Human World

Millennium Villages Project works to eradicate hunger

At least a billion people don’t know where their next meal is coming from, according to Pedro Sanchez, an agricultural expert at Columbia University’s Earth Institute, and director of the Millennium Villages Project. The project, which is almost halfway through its 10-year run, aims to help combat hunger, starting with 80 different villages in Africa.

Pedro Sanchez: We selected the villages, making sure first they were in hunger hotspots – more than 20% underweight children under the age of 5, the definition of hunger – and spread them around Africa.

Sanchez explained that the eradication of hunger is the first goal of the UN Millennium Development Goals, a series of targeted improvements for the developing world aimed at the year 2015.

Pedro Sanchez: We have a moral obligation, as well as an economic obligation to wipe out hunger within the next 20 years. And I think we can do it.

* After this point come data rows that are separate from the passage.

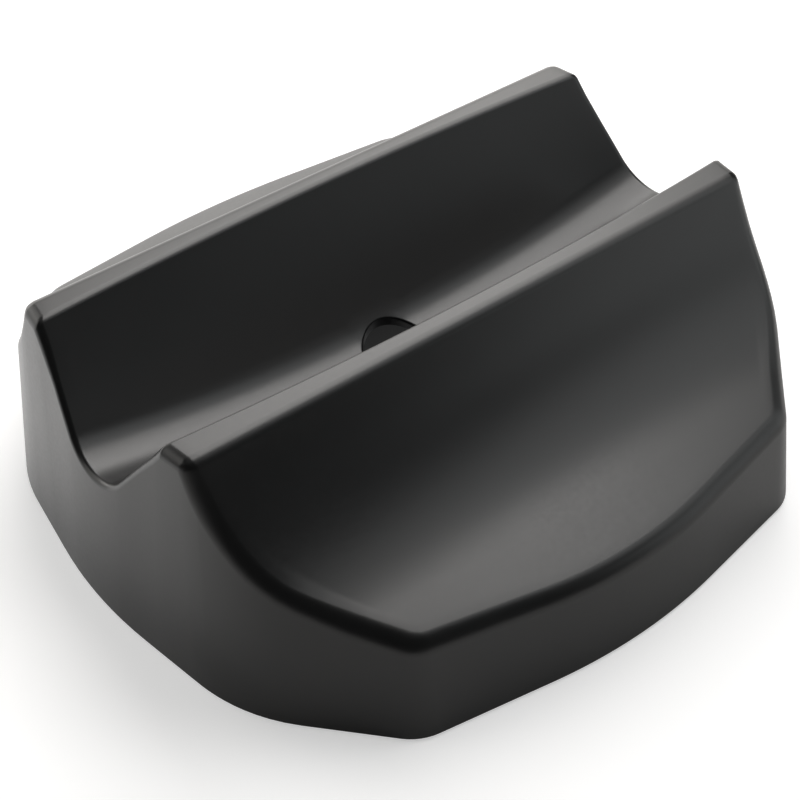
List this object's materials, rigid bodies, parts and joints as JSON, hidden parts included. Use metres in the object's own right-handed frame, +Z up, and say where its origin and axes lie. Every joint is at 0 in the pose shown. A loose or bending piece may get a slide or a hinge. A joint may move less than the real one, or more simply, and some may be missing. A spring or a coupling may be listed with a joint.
{
  "type": "bike trainer front riser block",
  "caption": "Low black plastic block with a lengthwise wheel trough that lifts and steadies a bicycle's front wheel on an indoor trainer.",
  "frame": {"origin": "on the floor below the middle of the block", "axes": "+X along the wheel trough, +Y across it, +Z up"},
  "size_m": [0.2738, 0.2682, 0.0952],
  "materials": {
    "shell_plastic": "satin black moulded polypropylene with a very fine even texture",
    "foot_rubber": "matt black rubber"
  },
  "bodies": {
    "root": {"shell": "shell_plastic", "foot_front_left": "foot_rubber", "foot_front_right": "foot_rubber", "foot_back_left": "foot_rubber", "foot_back_right": "foot_rubber"}
  },
  "joints": []
}
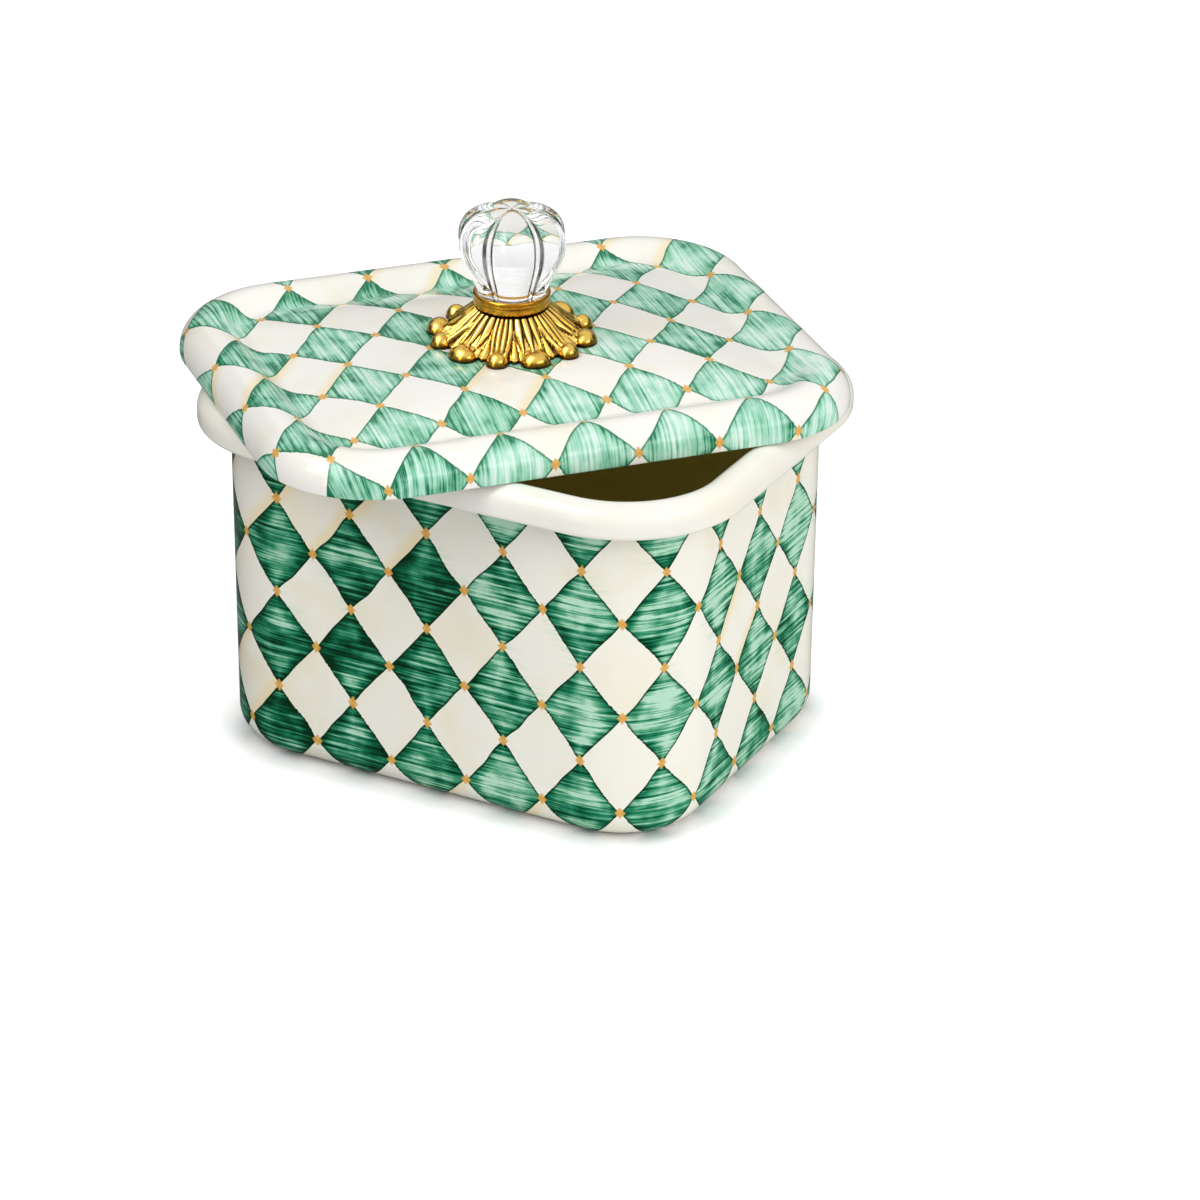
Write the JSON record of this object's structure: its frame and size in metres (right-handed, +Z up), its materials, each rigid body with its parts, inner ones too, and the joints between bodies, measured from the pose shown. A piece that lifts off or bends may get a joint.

He said that, when the Millenium Villages Project began, Earth Institute experts – soil scientists and agronomists – helped figure out which seeds and fertilizer would work best in each village. In the past five years, crop yields in the Millenium Villages have about tripled, said Sanchez. Critics of the Millennium Villages Project question whether such improvements can be sustained after the project ends. That’s why, according to the Earth Institute, the final years of the Millennium Villages Project will be devoted to strengthening small business, to help spur new investments in the local economy. Sanchez said that the first step in helping almost 500,000 African villagers was to directly ask them what they wanted.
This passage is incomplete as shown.